I have a somewhat unique background for an MBA applicant. As I work towards applying, I'd like advice on how best to position my candidacy to the adcom.

I graduated from a well-respected, small liberal arts school with a double-major in economics and political science and a 3.56 GPA. I was pretty active on campus. I was on the Board of the school's radio station for 3 years, was in a fraternity, and studied abroad in Australia my junior year.

Since undergraduate, I have worked exclusively on Capitol Hill in Washington, D.C. I work for a Member of the United States House who is on the House Financial Services Committee, and I handle my boss's financial services-related legislative duties. I have written bills; routinely work with stakeholders in the banking, capital markets, housing, and crypto industries; and work with federal regulators like the SEC, FDIC, Treasury, etc. I work to inform my boss about the goings on of the financial markets and craft potential solutions (if necessary) to try and fix problems. As a result, I have a reasonable amount of high-level knowledge of how these markets work, and unique access to industry experts despite the fact that I am in a government role.

I see two potential paths for my career ahead, but am still unsure which I'd like to take:

1. Stay in Washington, DC and continue working while obtaining an MBA at night. Folks who work on financial services and banking policy in DC often have advanced economics degrees or MBAs (generic masters in public policy are generally considered less helpful). This is a well-tread path that would be a logical next-step in a DC-based career that could end in either high-level government work (perhaps at an agency) or maybe even in government affairs.

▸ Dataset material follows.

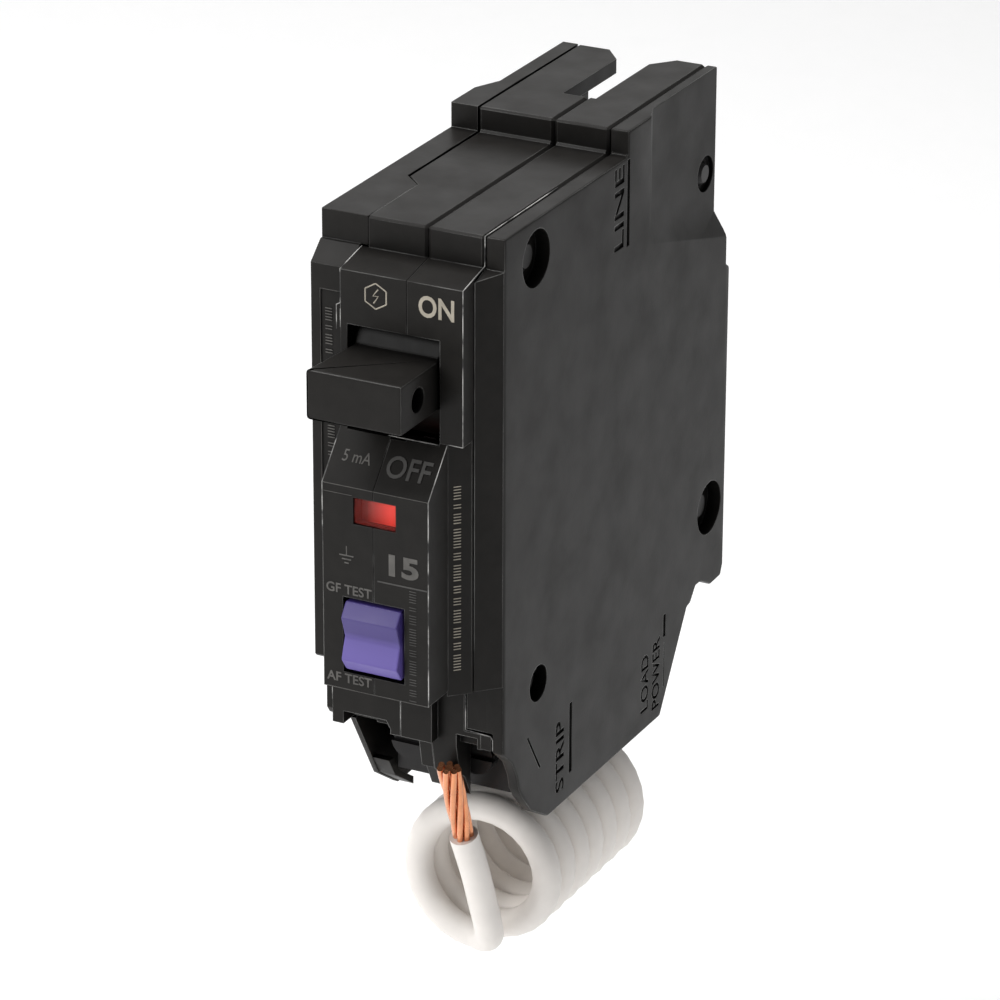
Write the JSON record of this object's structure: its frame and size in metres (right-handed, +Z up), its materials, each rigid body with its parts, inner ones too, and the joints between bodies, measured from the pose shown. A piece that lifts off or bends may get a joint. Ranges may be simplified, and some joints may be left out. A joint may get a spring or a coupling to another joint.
{
  "type": "ground-fault circuit breaker",
  "caption": "Narrow plug-on circuit breaker with a toggle handle, status window, rocker test button, wire terminals and a coiled white neutral lead.",
  "frame": {"origin": "middle of the flat rear face, which faces the panel", "axes": "+X to the right, +Y to the rear (into the panel), +Z up, from the wire end to the stab end"},
  "size_m": [0.0257, 0.0823, 0.111],
  "materials": {
    "case_black": "satin moulded",
    "steel": "satin",
    "copper": "bright drawn copper",
    "brass": "satin",
    "contact_silver": "satin",
    "board_green": "solder mask",
    "chip_black": "matte",
    "capacitor_blue": "gloss sleeve",
    "varistor_blue": "epoxy dipped",
    "resistor_tan": "lacquered",
    "core_amber": "taped winding",
    "button_purple": "satin moulded",
    "flag_red": "gloss",
    "lens_clear": "clear moulded",
    "wire_white": "extruded insulation",
    "grommet_black": "matte"
  },
  "bodies": {
    "case": {"left_cover": "case_black", "center_left_case": "case_black", "center_right_case": "case_black", "right_cover": "case_black", "rivet_front_top": "steel", "rivet_rear_bottom": "steel", "rivet_front_bottom": "steel", "rivet_rear_top": "steel", "handle_pin": "steel", "contact_arm_pin": "steel", "cradle_pin": "steel", "armature_pin": "steel", "stationary_contact": "contact_silver", "line_jaw": "copper", "arc_chute": "steel", "bimetal": "brass", "magnet_yoke": "steel", "solenoid_frame": "steel", "solenoid_coil": "copper", "plunger_spring": "steel", "circuit_board": "board_green", "control_chip": "chip_black", "capacitor": "capacitor_blue", "varistor": "varistor_blue", "resistor": "resistor_tan", "ground_fault_sensor": "core_amber", "arc_fault_sensor": "core_amber", "load_lug": "brass", "neutral_lug": "brass", "load_strap": "copper", "neutral_strap": "copper", "flexible_braid": "copper", "window_lens": "lens_clear", "test_contact": "brass", "lead_grommet": "grommet_black", "pigtail_lead": "wire_white", "pigtail_coil": "wire_white", "pigtail_tail": "wire_white", "pigtail_strands": "copper"},
    "handle": {"handle": "case_black"},
    "contact_arm": {"contact_arm": "copper", "moving_contact": "contact_silver"},
    "cradle": {"cradle": "steel", "toggle_spring": "steel"},
    "armature": {"armature": "steel"},
    "plunger": {"solenoid_plunger": "steel"},
    "trip_flag": {"trip_flag": "flag_red"},
    "test_button": {"test_button": "button_purple"},
    "load_screw": {"load_screw": "steel"},
    "neutral_screw": {"neutral_screw": "steel"},
    "load_clamp": {"load_clamp": "steel"},
    "neutral_clamp": {"neutral_clamp": "steel"}
  },
  "joints": [
    {"name": "handle_tilt", "type": "hinge", "parent": "case", "child": "handle", "pos_m": [-0.00005, -0.0618, 0.0289], "axis": [1, 0, 0], "range_deg": [-12.5, 18]},
    {"name": "contact_arm_swing", "type": "hinge", "parent": "case", "child": "contact_arm", "pos_m": [0.0063, -0.0538, 0.0305], "axis": [1, 0, 0], "range_deg": [-18.1, 12.6]},
    {"name": "cradle_latch", "type": "hinge", "parent": "case", "child": "cradle", "pos_m": [0.0085, -0.0548, 0.013], "axis": [1, 0, 0], "range_deg": [0, 14], "stiffness_Nm_per_rad": 0.01, "springref_deg": -11.46},
    {"name": "trip_flag_slide", "type": "slide", "parent": "case", "child": "trip_flag", "axis": [0, 0, 1], "range_m": [-0.0046, 0]},
    {"name": "armature_tilt", "type": "hinge", "parent": "case", "child": "armature", "pos_m": [0.0063, -0.0376, 0.009], "axis": [1, 0, 0], "range_deg": [0, 3.5], "stiffness_Nm_per_rad": 0.01, "springref_deg": -8.59},
    {"name": "solenoid_push", "type": "slide", "parent": "case", "child": "plunger", "axis": [0, -1, 0], "range_m": [0, 0.0024], "stiffness_N_per_m": 100, "springref_m": -0.002},
    {"name": "test_rocker", "type": "hinge", "parent": "case", "child": "test_button", "pos_m": [-0.0002, -0.0747, -0.0047], "axis": [1, 0, 0], "range_deg": [-7, 7], "stiffness_Nm_per_rad": 0.02},
    {"name": "load_screw_turn", "type": "hinge", "parent": "case", "child": "load_screw", "pos_m": [0.0061, -0.0626, -0.0261], "axis": [0, -1, 0], "continuous": true},
    {"name": "neutral_screw_turn", "type": "hinge", "parent": "case", "child": "neutral_screw", "pos_m": [-0.0035, -0.0626, -0.0261], "axis": [0, -1, 0], "continuous": true},
    {"name": "load_clamp_slide", "type": "slide", "parent": "case", "child": "load_clamp", "axis": [0, 1, 0], "range_m": [0, 0.004]},
    {"name": "neutral_clamp_slide", "type": "slide", "parent": "case", "child": "neutral_clamp", "axis": [0, 1, 0], "range_m": [0, 0.004]}
  ],
  "couplings": [
    {"joint": "contact_arm_swing", "follows": "handle_tilt", "ratio": -1},
    {"joint": "trip_flag_slide", "follows": "cradle_latch", "m_per_rad": -0.0188}
  ]
}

2. Pivot altogether and do something else. Ideally, I would love to work in the venture capital world. I have family that worked as VCs and the work is extremely engaging. That being said, I know cracking into the VC world can be tough at first. Working in PE or in the asset management world would be very interesting as well.

Right now, I am preparing to take the GRE. I took a practice and scored pretty well on my verbal (164), but will need to bump up my quantitative. I'm going to be working through the summer to get my quant score into the 160s.

If I could get a good GRE score by the end of the Summer, I'm thinking I could broaden my horizons past the part-time MBA world and look at some of the top-ten programs. However, I am keenly aware that my work experience is not typical for an MBA applicant. I'm wondering if there's any way to leverage that experience into an asset rather than a question mark.